How the Atlantic's Jeffrey Goldberg Got Added to the White House Signal Chat

Decision and Accountability

  • Commenters note Trump’s choice not to fire Waltz was framed as avoiding giving the media a “win,” not as a national security judgment.
  • Many argue this shows loyalty and optics outweigh security and competence, and that being “cleared” meant only “not disloyal,” not “acted responsibly.”
  • Several say the investigation in fact demonstrated reckless behavior that would normally be career‑ending in serious national‑security roles.

Use of Signal vs. Secure Systems

  • Strong pushback on the White House claim that “no alternative platform” exists for cross‑agency real‑time messaging.
  • Multiple comments describe existing classified systems and devices (SCIFs, “high side inboxes,” DMCC‑S/TS phones with Cellcrypt, SIPR/JWICS) explicitly designed for such communication, with built‑in recordkeeping and access control.
  • Many argue Signal was attractive precisely because it avoids record‑keeping and FOIA/preservation requirements, not because the government lacked options.

Contact Error and iPhone UX

  • The official explanation—an iPhone “contact suggestion update” auto‑attaching the journalist’s number—is widely doubted or seen as convenient scapegoating.
  • Some users confirm related features exist but require explicit user confirmation; others call the story technically implausible or unverifiable.
  • Broader concern: consumer UX that nudges toward inclusion is incompatible with high‑stakes secrecy.

Who Actually Erred in the Chat

  • Distinction drawn between Waltz’s mistake in adding the contact and the decision by another participant to paste highly specific operational details into a casual Signal group.
  • Many stress that no one in the chat pushed back or redirected to secure channels, suggesting a normalized culture of lax opsec rather than a one‑off slip.

Records, FOIA, and Intent

  • Heavy focus on the Presidential Records Act: auto‑deleting Signal chats for official business is described as premeditated destruction of public records.
  • Some see this as comparable to or worse than past private‑email scandals, and call for equivalent investigative scrutiny.
  • Others note that even unclassified planning details can be highly valuable to adversaries, reinforcing why secure, archived systems exist.

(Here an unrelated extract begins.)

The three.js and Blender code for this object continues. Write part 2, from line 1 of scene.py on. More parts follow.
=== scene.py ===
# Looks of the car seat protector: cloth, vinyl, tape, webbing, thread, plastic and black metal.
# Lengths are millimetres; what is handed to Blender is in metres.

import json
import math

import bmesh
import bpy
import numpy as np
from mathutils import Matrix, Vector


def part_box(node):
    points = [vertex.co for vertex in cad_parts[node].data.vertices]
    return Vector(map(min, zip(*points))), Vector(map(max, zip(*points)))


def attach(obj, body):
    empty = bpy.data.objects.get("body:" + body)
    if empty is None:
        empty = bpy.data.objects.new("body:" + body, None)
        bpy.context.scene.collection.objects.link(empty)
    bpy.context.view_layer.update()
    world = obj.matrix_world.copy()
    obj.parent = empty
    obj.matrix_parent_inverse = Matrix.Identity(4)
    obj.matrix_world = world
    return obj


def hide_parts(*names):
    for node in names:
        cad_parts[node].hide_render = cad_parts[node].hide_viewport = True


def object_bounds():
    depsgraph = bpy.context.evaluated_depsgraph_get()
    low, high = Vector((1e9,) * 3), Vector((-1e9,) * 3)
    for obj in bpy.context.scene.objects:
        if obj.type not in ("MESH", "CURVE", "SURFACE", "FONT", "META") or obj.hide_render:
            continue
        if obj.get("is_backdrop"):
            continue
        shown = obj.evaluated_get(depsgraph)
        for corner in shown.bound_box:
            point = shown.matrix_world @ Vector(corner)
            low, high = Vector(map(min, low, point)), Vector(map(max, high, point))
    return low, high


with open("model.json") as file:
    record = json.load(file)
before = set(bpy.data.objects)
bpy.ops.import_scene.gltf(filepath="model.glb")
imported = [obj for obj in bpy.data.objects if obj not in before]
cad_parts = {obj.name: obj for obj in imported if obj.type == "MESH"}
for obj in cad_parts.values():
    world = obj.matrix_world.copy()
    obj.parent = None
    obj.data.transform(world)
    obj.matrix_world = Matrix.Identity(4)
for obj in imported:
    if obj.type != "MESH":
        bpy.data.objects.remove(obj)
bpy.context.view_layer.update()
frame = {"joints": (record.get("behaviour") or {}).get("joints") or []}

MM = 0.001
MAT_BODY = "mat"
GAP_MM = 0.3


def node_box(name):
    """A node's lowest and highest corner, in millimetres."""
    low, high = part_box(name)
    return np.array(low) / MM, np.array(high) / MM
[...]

Media, Leaks, and Politics

  • Debate over whether coverage is “sanewashing” incompetence versus reflecting owners’ political sympathies.
  • Some question how detailed investigative findings leaked to the press while the administration simultaneously decries leaks as national‑security threats.
  • Underlying theme: declining norms, partisan double standards, and political fear preventing internal accountability.